Subsequent decisions following recognize the same principle that such detailed plans carry with them an implied warranty. Blount Bros. Corp. v. United States, 872 F.2d 1003, 1007 (Fed. Cir. 1989); Stuyvesant Dredging Co. v. United States, 834 F.2d 1576, 1582 (Fed. Cir. 1987). As the court remarked in Concrete Placing Co. v. United States, 25 Cl. Ct. 369 (1992); "[i]n exchange for the right to direct specifically how a project shall be performed, the government warrants that its directions are not defective." Id. at 375. It is well settled that a contractor is entitled to reimbursement for increased costs due to defective plans and specifications. See, e.g., L.W. Foster Sportwear Co., Inc. v. United States, 405 F.2d 1285, 1290 (Ct. Cl. 1969).

The so-called Spearin doctrine recognizes that if the owner, here the USFS, produces design specifications setting forth in precise detail how the work is to be performed with specifications permitting no deviation, the owner is responsible for defects in those documents. Haehn Mgmt. Co. v. United States, 15 Cl. Ct. 50, 56 (1988); aff'd, 878 F.2d 1445 (Fed Cir. 1989).

That scenario contrasts with circumstances where the owner issues only general performance specifications, leaving both the responsibility to prepare a detailed design, and the risk attendant therewith, to a contractor like the County. See Stuyvesant Dredging, 834 F.2d at 1582.

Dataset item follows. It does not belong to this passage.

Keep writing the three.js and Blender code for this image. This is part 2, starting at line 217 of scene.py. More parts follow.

Whether or not the PCD is a detailed design document as opposed to a simple mandate that general performance specifications be reached is the issue on which enforcement of the PCD now turns. The County points out the Remedial Design itself calls it a 100% Final Design, consists of detailed designs over 800 pages in length, and is certified by both a professional engineer and a professional geologist. The County further claims that the PCD requires that the Design be followed to the letter. County's Mot., 12:9-16. Consequently, the County argues that the costs associated with the USFS' defective design must fall squarely on the government's shoulders.

The government, on the other hand, states that the document established only performance standards, and that the PCD specifically contemplates that the government can require the County to perform additional work to meet those standards. In supporting that contention, the government cites paragraph 13 of the PCD, which states in relevant part that the PCD does not constitute "a warranty or representation of any kind by [the government] that compliance with the work requirements... will achieve the Performance Standards" as set forth in the Plan's Record of Decision and Statement of Work. PCD at ¶ 13.

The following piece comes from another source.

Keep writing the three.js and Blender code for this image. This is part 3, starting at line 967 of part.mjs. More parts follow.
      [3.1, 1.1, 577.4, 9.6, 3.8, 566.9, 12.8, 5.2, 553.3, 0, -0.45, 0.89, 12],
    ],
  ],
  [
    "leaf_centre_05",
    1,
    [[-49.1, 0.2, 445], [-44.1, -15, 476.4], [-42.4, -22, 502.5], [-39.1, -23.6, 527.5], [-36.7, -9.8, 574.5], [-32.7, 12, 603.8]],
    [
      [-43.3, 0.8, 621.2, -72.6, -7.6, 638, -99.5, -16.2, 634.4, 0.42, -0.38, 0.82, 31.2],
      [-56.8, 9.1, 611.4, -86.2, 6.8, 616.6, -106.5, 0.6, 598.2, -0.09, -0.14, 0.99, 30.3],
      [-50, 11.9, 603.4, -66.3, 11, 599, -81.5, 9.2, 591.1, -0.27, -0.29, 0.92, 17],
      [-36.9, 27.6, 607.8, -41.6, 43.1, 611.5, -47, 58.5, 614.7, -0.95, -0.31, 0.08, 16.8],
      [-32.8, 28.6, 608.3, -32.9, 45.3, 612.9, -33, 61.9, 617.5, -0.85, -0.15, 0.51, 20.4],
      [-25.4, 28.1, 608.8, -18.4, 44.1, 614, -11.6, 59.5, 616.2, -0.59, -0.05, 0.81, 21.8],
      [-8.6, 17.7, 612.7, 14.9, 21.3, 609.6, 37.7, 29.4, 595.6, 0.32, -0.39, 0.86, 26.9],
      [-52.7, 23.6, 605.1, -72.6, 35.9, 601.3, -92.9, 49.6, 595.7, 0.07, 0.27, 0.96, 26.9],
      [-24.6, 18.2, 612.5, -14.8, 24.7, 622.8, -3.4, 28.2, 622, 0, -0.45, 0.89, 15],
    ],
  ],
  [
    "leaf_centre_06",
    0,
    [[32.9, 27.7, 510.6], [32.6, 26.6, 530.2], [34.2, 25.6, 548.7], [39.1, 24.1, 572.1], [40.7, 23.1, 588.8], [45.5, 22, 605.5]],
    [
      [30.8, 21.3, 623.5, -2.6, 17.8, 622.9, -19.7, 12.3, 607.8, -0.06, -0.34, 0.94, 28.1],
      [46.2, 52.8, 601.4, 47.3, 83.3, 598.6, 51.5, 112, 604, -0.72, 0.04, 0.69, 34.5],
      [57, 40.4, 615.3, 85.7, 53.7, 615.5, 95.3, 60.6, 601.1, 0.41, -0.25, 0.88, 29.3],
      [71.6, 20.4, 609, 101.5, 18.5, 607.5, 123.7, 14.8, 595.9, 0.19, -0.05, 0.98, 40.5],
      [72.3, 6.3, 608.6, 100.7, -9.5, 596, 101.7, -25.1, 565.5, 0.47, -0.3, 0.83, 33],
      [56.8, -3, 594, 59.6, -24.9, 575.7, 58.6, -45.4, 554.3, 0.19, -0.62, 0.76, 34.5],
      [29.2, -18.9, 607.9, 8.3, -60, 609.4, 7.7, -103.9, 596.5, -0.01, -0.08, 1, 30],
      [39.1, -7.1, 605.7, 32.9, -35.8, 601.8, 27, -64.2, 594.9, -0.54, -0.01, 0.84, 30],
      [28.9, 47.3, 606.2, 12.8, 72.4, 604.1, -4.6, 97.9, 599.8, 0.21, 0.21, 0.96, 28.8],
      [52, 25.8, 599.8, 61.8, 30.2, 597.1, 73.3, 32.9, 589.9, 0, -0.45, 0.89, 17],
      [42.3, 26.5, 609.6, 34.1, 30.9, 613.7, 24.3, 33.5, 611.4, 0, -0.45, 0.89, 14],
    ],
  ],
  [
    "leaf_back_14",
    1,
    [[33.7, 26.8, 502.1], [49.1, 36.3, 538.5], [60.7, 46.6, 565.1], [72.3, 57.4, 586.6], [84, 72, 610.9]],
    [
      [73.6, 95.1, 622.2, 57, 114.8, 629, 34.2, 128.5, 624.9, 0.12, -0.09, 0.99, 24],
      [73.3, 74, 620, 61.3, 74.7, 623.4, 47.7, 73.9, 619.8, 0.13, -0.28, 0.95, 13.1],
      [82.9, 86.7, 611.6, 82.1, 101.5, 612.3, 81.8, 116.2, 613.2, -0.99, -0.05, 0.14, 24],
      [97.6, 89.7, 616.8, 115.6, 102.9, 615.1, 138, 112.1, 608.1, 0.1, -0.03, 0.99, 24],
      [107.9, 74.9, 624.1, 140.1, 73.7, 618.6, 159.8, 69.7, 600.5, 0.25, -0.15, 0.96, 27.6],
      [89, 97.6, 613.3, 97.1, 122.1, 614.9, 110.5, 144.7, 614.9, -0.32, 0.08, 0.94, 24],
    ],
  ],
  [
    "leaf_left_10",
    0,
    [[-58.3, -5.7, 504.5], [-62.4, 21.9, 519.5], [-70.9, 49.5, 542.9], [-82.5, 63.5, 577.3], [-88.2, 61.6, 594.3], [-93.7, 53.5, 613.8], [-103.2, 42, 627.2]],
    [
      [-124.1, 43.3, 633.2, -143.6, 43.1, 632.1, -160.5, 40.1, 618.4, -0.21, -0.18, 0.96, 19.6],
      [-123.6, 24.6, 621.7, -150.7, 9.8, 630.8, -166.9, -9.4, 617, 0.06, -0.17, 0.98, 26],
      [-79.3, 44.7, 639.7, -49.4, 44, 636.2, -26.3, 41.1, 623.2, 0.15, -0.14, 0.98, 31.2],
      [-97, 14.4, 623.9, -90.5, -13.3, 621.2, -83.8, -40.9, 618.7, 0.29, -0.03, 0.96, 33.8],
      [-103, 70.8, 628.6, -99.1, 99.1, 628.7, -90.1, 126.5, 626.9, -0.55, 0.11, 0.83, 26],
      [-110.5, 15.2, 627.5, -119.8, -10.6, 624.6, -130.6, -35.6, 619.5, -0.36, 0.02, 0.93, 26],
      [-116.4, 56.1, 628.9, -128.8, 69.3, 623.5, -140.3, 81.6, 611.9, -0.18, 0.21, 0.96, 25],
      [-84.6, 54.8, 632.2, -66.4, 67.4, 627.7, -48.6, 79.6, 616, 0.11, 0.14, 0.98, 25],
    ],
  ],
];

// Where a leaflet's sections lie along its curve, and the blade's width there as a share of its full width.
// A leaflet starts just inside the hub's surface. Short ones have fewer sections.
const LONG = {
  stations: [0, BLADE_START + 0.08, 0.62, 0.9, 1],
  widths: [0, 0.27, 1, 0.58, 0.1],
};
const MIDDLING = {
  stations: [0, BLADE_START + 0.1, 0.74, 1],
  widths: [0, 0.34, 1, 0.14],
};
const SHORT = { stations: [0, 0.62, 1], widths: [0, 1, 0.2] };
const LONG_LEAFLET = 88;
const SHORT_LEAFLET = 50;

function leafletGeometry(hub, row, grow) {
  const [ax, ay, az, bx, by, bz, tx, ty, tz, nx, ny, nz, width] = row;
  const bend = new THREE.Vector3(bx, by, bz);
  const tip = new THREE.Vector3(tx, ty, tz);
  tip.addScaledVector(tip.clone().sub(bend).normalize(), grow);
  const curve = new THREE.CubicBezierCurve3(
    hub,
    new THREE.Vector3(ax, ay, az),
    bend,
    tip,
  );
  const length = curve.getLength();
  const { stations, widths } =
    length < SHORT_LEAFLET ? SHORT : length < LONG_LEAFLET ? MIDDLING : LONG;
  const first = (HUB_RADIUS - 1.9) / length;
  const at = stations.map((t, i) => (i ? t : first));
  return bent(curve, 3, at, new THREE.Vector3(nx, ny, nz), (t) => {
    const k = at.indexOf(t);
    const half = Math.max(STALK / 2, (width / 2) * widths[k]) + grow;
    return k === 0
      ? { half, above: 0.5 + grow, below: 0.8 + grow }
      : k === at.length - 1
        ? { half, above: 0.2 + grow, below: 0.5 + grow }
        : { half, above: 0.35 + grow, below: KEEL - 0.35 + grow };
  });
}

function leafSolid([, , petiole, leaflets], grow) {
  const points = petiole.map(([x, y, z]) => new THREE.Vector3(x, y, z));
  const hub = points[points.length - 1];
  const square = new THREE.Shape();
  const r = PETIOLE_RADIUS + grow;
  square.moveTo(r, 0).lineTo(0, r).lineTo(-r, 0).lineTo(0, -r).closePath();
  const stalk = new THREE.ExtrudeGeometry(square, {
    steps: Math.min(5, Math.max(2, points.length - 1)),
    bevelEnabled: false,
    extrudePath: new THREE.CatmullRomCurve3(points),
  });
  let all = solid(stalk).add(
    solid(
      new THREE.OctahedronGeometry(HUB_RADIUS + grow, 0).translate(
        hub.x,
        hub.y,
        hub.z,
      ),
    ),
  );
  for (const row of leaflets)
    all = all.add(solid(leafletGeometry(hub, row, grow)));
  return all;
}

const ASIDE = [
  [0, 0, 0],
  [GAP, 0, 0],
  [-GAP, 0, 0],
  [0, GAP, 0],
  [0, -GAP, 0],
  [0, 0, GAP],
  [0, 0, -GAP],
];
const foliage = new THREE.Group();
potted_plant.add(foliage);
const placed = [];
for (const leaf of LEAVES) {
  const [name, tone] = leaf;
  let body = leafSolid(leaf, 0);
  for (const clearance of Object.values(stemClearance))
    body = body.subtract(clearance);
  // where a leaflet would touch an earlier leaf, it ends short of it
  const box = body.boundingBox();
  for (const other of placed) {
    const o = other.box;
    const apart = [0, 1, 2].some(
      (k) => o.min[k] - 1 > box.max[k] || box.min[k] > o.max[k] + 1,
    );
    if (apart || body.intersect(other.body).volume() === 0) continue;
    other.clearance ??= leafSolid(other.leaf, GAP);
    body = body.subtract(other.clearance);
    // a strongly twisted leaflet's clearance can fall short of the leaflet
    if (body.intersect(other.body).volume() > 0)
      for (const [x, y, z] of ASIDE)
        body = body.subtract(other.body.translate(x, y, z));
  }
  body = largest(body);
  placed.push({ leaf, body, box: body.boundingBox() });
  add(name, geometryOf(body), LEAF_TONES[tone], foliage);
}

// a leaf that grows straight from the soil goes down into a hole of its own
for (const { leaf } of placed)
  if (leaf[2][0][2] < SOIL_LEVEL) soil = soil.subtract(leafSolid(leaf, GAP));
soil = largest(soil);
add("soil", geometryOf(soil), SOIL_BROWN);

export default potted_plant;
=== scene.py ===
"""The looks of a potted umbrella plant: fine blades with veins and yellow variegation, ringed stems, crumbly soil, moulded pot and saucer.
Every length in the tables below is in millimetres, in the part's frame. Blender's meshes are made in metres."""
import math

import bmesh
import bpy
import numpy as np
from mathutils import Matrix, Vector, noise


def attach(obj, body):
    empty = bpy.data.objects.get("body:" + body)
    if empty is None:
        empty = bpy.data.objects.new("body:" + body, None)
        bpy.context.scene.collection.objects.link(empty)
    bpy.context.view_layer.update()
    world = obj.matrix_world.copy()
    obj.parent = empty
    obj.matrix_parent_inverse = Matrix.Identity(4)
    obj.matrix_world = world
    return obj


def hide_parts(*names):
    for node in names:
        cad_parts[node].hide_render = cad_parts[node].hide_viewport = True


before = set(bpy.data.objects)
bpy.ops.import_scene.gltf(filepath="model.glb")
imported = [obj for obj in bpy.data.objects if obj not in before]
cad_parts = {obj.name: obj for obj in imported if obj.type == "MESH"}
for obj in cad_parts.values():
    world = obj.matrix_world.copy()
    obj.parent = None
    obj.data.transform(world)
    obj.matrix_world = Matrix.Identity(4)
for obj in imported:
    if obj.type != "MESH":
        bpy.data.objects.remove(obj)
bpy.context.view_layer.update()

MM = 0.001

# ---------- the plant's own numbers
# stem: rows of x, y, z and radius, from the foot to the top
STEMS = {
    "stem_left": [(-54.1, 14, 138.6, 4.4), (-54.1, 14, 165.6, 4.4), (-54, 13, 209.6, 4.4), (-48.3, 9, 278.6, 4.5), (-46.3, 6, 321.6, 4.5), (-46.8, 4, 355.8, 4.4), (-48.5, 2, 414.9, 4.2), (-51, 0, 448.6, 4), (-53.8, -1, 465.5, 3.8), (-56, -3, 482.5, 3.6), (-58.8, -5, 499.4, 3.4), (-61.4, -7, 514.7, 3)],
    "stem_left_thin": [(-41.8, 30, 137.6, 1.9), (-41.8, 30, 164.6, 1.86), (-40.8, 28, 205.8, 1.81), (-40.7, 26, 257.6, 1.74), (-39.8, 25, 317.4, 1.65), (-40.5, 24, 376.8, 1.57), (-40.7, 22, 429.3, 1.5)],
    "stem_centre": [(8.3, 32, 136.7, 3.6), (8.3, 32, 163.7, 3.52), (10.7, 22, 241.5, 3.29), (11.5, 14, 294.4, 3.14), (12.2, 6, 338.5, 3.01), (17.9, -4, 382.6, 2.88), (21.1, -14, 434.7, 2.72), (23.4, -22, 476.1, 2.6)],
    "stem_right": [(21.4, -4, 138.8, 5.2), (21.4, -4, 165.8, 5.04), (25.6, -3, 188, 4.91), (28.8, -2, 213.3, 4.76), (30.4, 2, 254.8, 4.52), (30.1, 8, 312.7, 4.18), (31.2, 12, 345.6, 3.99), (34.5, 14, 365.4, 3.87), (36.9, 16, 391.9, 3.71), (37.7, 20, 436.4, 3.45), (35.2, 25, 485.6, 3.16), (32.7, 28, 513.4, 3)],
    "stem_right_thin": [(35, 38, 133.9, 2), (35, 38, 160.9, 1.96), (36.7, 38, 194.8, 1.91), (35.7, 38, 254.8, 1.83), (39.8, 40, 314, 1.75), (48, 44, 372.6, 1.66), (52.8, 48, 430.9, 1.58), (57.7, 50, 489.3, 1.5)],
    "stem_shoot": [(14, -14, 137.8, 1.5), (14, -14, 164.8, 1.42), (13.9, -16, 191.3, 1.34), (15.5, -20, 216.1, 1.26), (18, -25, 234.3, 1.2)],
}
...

The PCD goes on to state that the County's compliance with such standards "does not foreclose the Forest Service from seeking additional work to achieve applicable performance standards." Id.

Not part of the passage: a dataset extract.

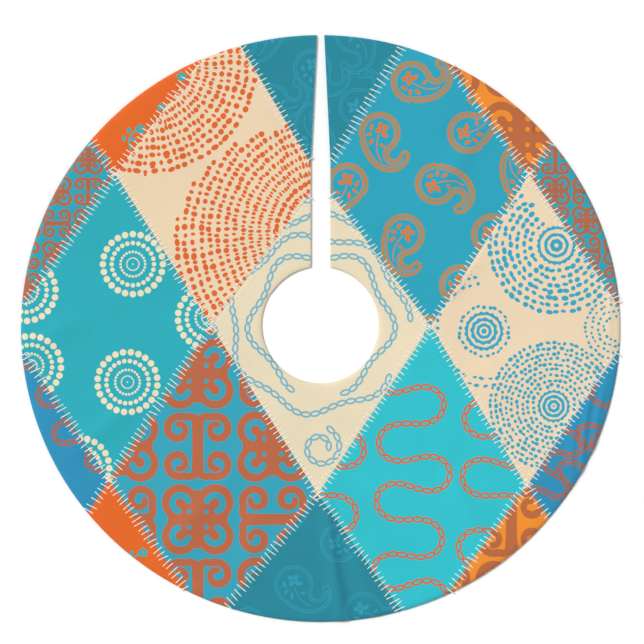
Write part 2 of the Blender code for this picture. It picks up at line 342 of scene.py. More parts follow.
# dye-printed brushed polyester: matt, with a short nap and a fine plain weave under the print
def ink(name):
    if name not in inkMaterial:
        inkMaterial[name] = clothMaterial("brushedPolyester_" + name, inks[name], 1.9, 0.82, 0.22,
                                          420.0, 0.05, printed=True)
    return inkMaterial[name]


print("plan and inks ready")


# flat shapes for the prints
def disc(x, y, rx, ry=None, turn=0.0, sides=14):
    ry = rx if ry is None else ry
    c, s = math.cos(turn), math.sin(turn)
    out = []
    for k in range(sides):
        t = 2 * math.pi * k / sides
        u, v = rx * math.cos(t), ry * math.sin(t)
        out.append((x + u * c - v * s, y + u * s + v * c))
    return out


def waved(x, y, radius, depth, waves, phase):
    sides = max(36, waves * 6)
    out = []
    for k in range(sides):
        t = 2 * math.pi * k / sides
        r = radius + depth * math.cos(waves * t + phase)
        out.append((x + r * math.cos(t), y + r * math.sin(t)))
    return out


# even points along a soft curve through the given ones, each with its heading
def curveThrough(points, step):
    p = [Vector(q) for q in points]
    p = [2 * p[0] - p[1]] + p + [2 * p[-1] - p[-2]]
    fine = []
    for i in range(1, len(p) - 2):
        for k in range(16):
            t = k / 16
            a, b, c, d = p[i - 1], p[i], p[i + 1], p[i + 2]
            fine.append(0.5 * ((2 * b) + (c - a) * t + (2 * a - 5 * b + 4 * c - d) * t * t
                               + (3 * b - a - 3 * c + d) * t ** 3))
    fine.append(p[-2])
    out, gone, want = [], 0.0, 0.0
    for a, b in zip(fine, fine[1:]):
        d = (b - a).length
        while d > 0 and gone + d >= want:
            q = a + (b - a) * ((want - gone) / d)
            out.append((q, math.atan2(b.y - a.y, b.x - a.x)))
            want += step
        gone += d
    return out


# a brush stroke with round ends; widths is one number or one for each point
def stroke(points, widths, capSides=7):
    p = [Vector(q) for q in points]
    w = [widths / 2] * len(p) if not hasattr(widths, "__len__") else [v / 2 for v in widths]
    left, right, heads = [], [], []
    for i, q in enumerate(p):
        d = (p[min(i + 1, len(p) - 1)] - p[max(i - 1, 0)]).normalized()
        n = Vector((-d.y, d.x))
        left.append(q + n * w[i])
        right.append(q - n * w[i])
        heads.append(math.atan2(d.y, d.x))

    def cap(q, r, start):
        turns = [start - math.pi * k / capSides for k in range(1, capSides)]
        return [(q.x + r * math.cos(t), q.y + r * math.sin(t)) for t in turns]

    out = [tuple(v) for v in left] + cap(p[-1], w[-1], heads[-1] + math.pi / 2)
    out += [tuple(v) for v in reversed(right)] + cap(p[0], w[0], heads[0] - math.pi / 2)
    return out[::-1]


def place(shape, x, y, turn=0.0, size=1.0, flip=1):
    c, s = math.cos(turn) * size, math.sin(turn) * size
    out = [(x + u * c - v * flip * s, y + u * s + v * flip * c) for u, v in shape]
    return out if flip > 0 else out[::-1]


# a print is its inks and its shapes, in the order in which they are printed
def newPrint(ground):
    return {"inks": [ground], "shapes": []}


def stamp(pr, inkName, shape):
    if inkName not in pr["inks"]:
        pr["inks"].append(inkName)
    pr["shapes"].append((pr["inks"].index(inkName), shape))


def dotRings(pr, dotInk, x, y, radii=(56, 39.5, 23, 11.5), dots=(6.2, 4.3, 2.5, 1.4), count=24, phase=0.0):
    for radius, dot in zip(radii, dots):
        for k in range(count):
            t = 2 * math.pi * k / count + phase
            stamp(pr, dotInk, disc(x + radius * math.cos(t), y + radius * math.sin(t), dot, sides=12))
    stamp(pr, dotInk, disc(x, y, 1.6, sides=10))


# rows of uneven dots on arcs about one centre, longer outwards
def dotArcs(pr, dotInk, x, y, radii, spacing, size, span, rnd, keep, grow):
    for radius in radii:
        along = size[0] * (1 + grow * radius)
        gap = spacing * (1 + grow * radius)
        n = max(3, int(2 * math.pi * radius / gap))
        shift = rnd.random()
        for k in range(n):
            t = 2 * math.pi * (k + shift) / n + rnd.uniform(-0.2, 0.2) * gap / radius
            deg = math.degrees(t) % 360
            if not (span[0] <= deg <= span[1] or span[0] <= deg + 360 <= span[1]):
                continue
            r = radius + rnd.uniform(-1.7, 1.7)
            px, py = x + r * math.cos(t), y + r * math.sin(t)
            if keep and not keep(px, py):
                continue
            stamp(pr, dotInk, disc(px, py, size[1] * rnd.uniform(0.75, 1.25), along * rnd.uniform(0.7, 1.15),
                                t + rnd.uniform(-0.35, 0.35), sides=10))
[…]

The Court does not find the government's position to be persuasive in this regard. Although the government may well have the right to demand that additional work be undertaken after completion of the Design itself in order to achieve desired performance standards, that does not affect the County's right to rely on the detailed plans contained in the Design to satisfy its initial obligation. With respect to the Design itself, there can be no question that the plans and specifications fall within Spearin's purview. The government owned the property, developed detailed design specifications approved by its professionals and required that the County adhere to the scope and method of work incorporated in the Design. Unlike the detailed plans and specifications prepared by the USFS and contained within the Design, performance standards simply establish an overall objective and allow the contractor to determine how to meet that objective. Haehn Mgmt. Co. v. United States, 15 Cl. Ct. at 56. For purposes of Spearin, it is clear that the Design at issue here consists of detailed design specifications rather than overall performance objectives.

There can be no question here, given the evidence before the Court, that the USFS Design contained significant errors resulting in substantially increased costs to the County in construction of the Design.

Spearin accordingly mandates that at least with regard to completing the initial Design, the government is responsible for additional work occasioned by defects in the Design.

This conclusion does not preclude the government from later seeking, under the terms of the PCD, additional work to satisfy overall performance standards. The possibility that such additional work may be required, however, does not absolve the government of responsibility for errors contained within the Design itself. The fact that additional work may ultimately be required even after the Design is completed, as stipulated in the PCD, does not put the County on notice that the Design plan itself was not constructible as prepared, contained incorrect survey elevations, misrepresented the extent of waste as shown on the plans, or contained misleading information on subsurface conditions. Even the government appears to concede that the data contained within the Design plans may have been "somewhat off the mark." Opp., 1:15. The Court finds that it would be inequitable under the circumstances to assign to the County the responsibility for both those errors and others contained within the USFS Design. Such responsibility must instead be borne by the government, and the PCD has to be modified accordingly.


The County's Motion for Construction, Enforcement, and Modification of Partial Consent Decree (ECF No. 394) is GRANTED. The County's obligation to continue construction of the Design, or any new designs prepared by the USFS for contaminant remediation on the former Meyers landfill site, is suspended pending further order of this Court. The government's liability for additional costs paid by the County to construct the Final 100% Remedial Design, and for any costs incurred by the County in completing said Design in the future, will be determined by separate evidentiary hearing. The parties are directed to meet and confer 1) with respect to any discovery needed in advance of such a hearing; 2) the anticipated length of the hearing itself and whether it should be assigned to a special magistrate for adjudication; and 3) suggested dates for the hearing so that it may be scheduled as soon as reasonably feasible. The parties are ordered to submit that information to the Court, by way of Status Report, not later than ten (10) days following the date this Memorandum and Order is filed.